Pada tanggal 1 Agustus 1998,
Dinas Kebudayaan Daerah Bali mengambil inisiatif untuk melakukan “Sarasehan
Wayang Tantri” melibatkan seniman dalang, pengrawit, pembina dalang/wayang, dan
birokrat dari sembilan kabupaten dan kodya se-Bali dengan dua pembicara yakni,
I Made Persib, B.A., (pemrakarsa dan dalang awal Wayang Kulit Tantri dan
guru pedalangan SMK3 Sukawati, Gianyar, Bali); dan Drs. I Nyoman Suarka, M.Hum.
(dosen Fakultas Sastra Universitas Udayana, Denpasar) dan I Dewa Ketut
Wicaksana, SSP., M.Hum. (STSI Denpasar), sebagai pemandunya. Hasil sarasehan
tersebut digunakan sebagai bahan acuan dalam rangka ’Parade Wayang Kulit Tantri
se-Bali’ tahun 1999.4
---------------------
1Wayang Kulit Tantri semula muncul di ASTI Denpasar dengan
dalang I Made Persib, B.A. dalam rangka Festival IKI (Institut Kesenian
Indonesia) di Bandung tahun 1980. Lakonnya Pedanda Baka (Cangak Maketu)

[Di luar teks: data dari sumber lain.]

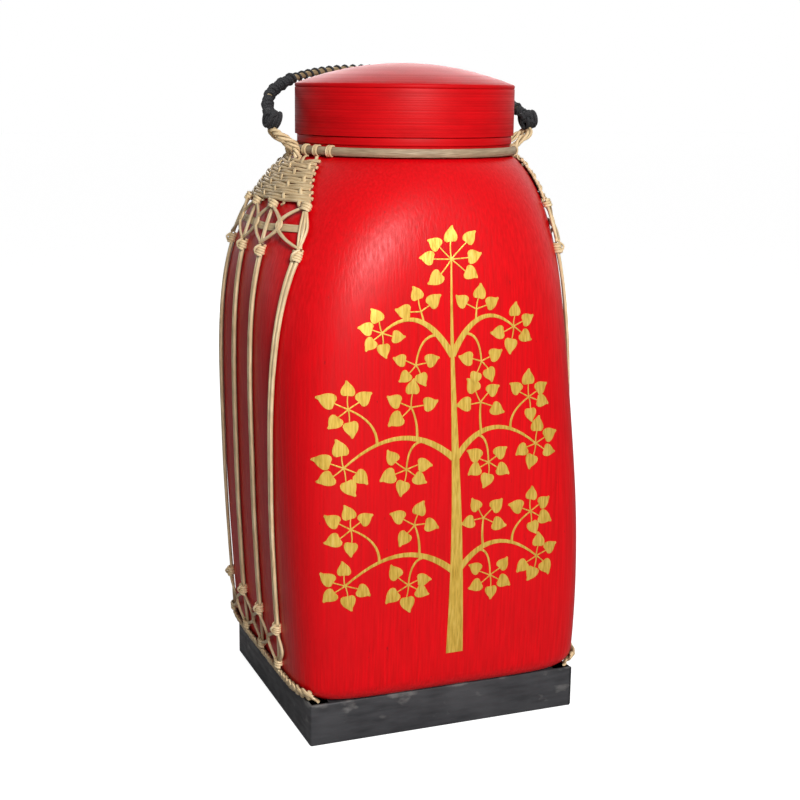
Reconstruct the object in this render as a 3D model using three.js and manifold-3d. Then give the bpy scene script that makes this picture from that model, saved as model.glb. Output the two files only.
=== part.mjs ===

dengan iringan gamelan Semarpagulingan tujuh nada.
2I Dewa Ketut Wicaksana, Kekayonan Wayang Kulit Bali:
Analisis Bentuk, Fungsi dan Makna Simbolis-nya, Laporan Penelitian STSI
Denpasar, 1999, p.12. Penelitian ini juga diseminarkan di STSI Denpasar, pada
tanggal 2 Januari 1999 serta dipublikasikan pada Jurnal Seni Budaya MUDRA,
no. 7, Th. VII, STSI Denpasar, Februari 1999, pp.75-88
3Kadek Suartaya, SSKar., M.Si., “Wayang Menggeliat
Menyiasati Zaman” dalam Koran Tempo, Jakarta, Minggu, 5 Mei 2002. Dalang
I Wayan Wija juga merancang ’Wayang Dinosaurus’, berkisah tentang
binatang-binatang purba.
4Laporan Parade dan Sarasehan Wayang Kulit Tantri, Dinas
Kebudayaan Propinsi Daerah Tingkat I Bali, 1998/1999.